Given an algorithm $A_D$ which solves an instance of the decoding problem $e \in \mathbb{F}_2^n$ in time $T_D$ given a parity check matrix $H \in \mathbb{F}_2^{(n-k)\times n}$ and a syndrome $s \in \mathbb{F}_2^n$.
You are also given a LPN-oracle with error-probability $\tau$.
Construct an algorithm which solves the LPN-problem with complexity $\tilde O(T_D)$.
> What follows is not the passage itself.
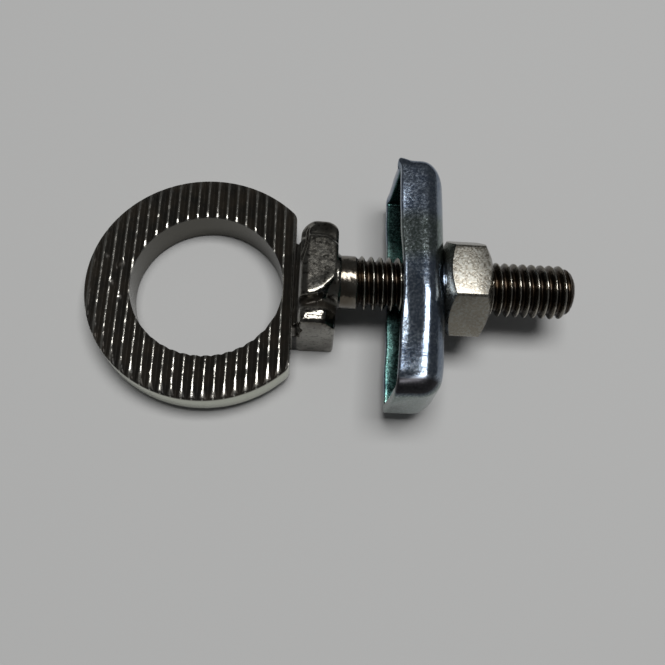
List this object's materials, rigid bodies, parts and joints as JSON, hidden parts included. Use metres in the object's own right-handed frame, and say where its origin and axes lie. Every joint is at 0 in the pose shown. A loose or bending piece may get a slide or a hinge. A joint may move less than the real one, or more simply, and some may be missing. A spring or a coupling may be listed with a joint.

Expanding on this question because of a friendly piece of advice from @kelalaka:
The decoding problem is defined as:
Given the parity check matrix $P \in \mathbb{F}_2^{(n-k)\times n}$, $\omega$ and $x=c+e$ with $c \in C$ and $\mathrm{wt}(e)=\omega$, find $e \in \mathcal{F}_2^n$.
The LPN is defined as:
Given $x_i \in \mathbb{F}_2^n$, $l_i=\langle x_i,s\rangle+e$, $i \in [m]$, $\Pr[e_i=1]=p$, $p \in [0,1/2)$, find $s \in \mathcal{F}_2^n$.
My progress:
To be really honest I have trouble understanding the whole topic and because of COVID remote teaching it is really hard to ask for help.
My first idea would be to use $l_i$ as $x$ in the algorithm $A_D$ and construct a fitting parity check matrix in order to get $e_i$ which I can then use to get the value of $\langle x_i,s\rangle$ and since I already know $x_i$ I am now able to extract $s$. But this won't work because I don't think there is a way for finding a unique solution for $s$ knowing $e_i$, $l_i$ and $x_i$.
I think I need to also use the error probability $\tau$, but am too confused right now to think of anything promising.